Sunday, November 6, 2011

Let It Serve to Trample On

View from Tintagel Castle Ruins
I don't know what it says about my mood that all I want to do lately is take walks and read poetry.  Autumn always tends to put me in a poetry mood.  Today's choice was Songs from the Portuguese.  Here, have some Elizabeth Barrett Browning:
What can I give back thee, O liberal
And princely giver, who hast brought the gold
And purple of their heart, unstained, untold,
And laid them on the outside of the wall
For such as I to take or leave withal,
In unexpected largesse? am I cold,
Ungrateful, that for these most manifold
High gifts, I render nothing back at all?
Not so; not cold, --but very poor instead.
Ask God who knows.

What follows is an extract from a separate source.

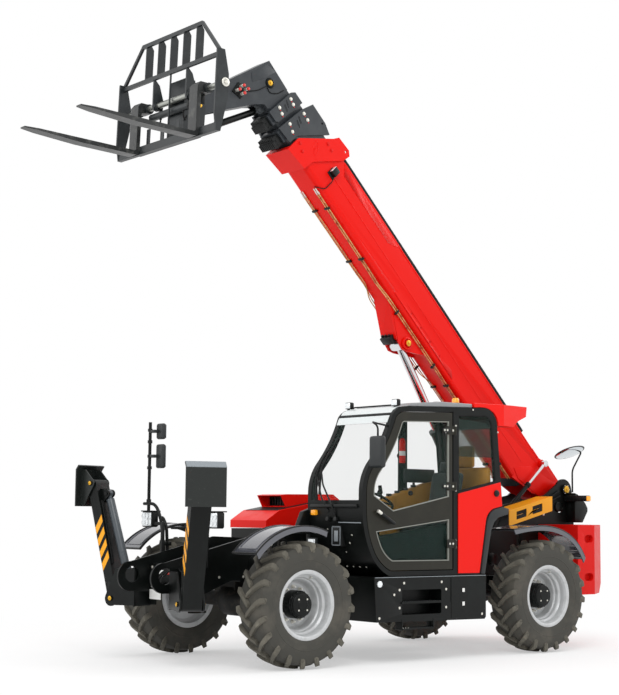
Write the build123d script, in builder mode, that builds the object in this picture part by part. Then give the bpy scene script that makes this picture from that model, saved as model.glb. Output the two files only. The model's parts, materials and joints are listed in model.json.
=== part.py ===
"""Telehandler: four-section boom, fork carriage, offset cab, two front stabilisers.

Millimetres.  +X forward, +Y to the driver's left, +Z up.  The origin lies on the ground,
on the centre plane, halfway between the axles.
"""
import os
from math import atan2, cos, hypot, pi, radians, sin

from build123d import *

os.makedirs("parts", exist_ok=True)

# ---------------------------------------------------------------- driving dimensions
WHEELBASE = 3440
TRACK = 2012

TYRE_R = 618            # to the tips of the lugs
TYRE_W = 392
LUG_H = 36
LUG_COUNT = 20          # on each half of the tread
RIM_R = 305             # bead seat
RIM_LIP_R = 338
RIM_W = 346
HUB_R = 132

KINGPIN_Y = 800

PIVOT_X, PIVOT_Z = -2980, 1820      # boom pivot
BOOM_ANGLE = 45.5
BOOM_W, BOOM_H = 348, 500
BOOM_CORNER = 60                    # radius of the box's two lower corners
BOOM_TOP = 45                       # top of the box above the pivot's line
SECTION_STEP = 22                   # each section is this much smaller all round
SECTION_T = 9

FRAME_Y = 310                       # outer face of a chassis side plate
FRAME_T = 25

CAB_LEFT, CAB_RIGHT = 1170, 300     # outer faces of the cab's two sides
CAB_FLOOR = 875
WALL = 45
GLASS_T = 6

STAB_X, STAB_Y, STAB_Z = 2720, 640, 630
STAB_SPLAY = 18
STAB_LEAN = 75                      # leg above the horizontal when folded
STAB_LENGTH = 1250

GAP = 8                             # running clearance between bodies
FIT = 0.05                          # radial clearance of a pin in its bore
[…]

For frequent tears have run
The colors from my life, and left so dead
And pale a stuff, it were not fitly done
To give the same as pillow to thy head.
Go farther! Let it serve to trample on.
The photo, by Zanthia, is unrelated except that I want to go to there.  Do you have a favourite poet you turn to when your heart feels sad?

2 comments:

Stephen said...

It's silly, but Robert Louis Stevenson's "The Land of Counterpane" always makes me smile when I'm feeling a little melancholy:

http://www.lone-star.net/mall/literature/rls/LandofCounterpane.htm

Possibly because most of my reading these days is from children's books.

Kelly Anne said...

That is so lovely. I don't judge. The only poem I have memorized is "I Love You More Than Applesauce" by Jack Prelutsky.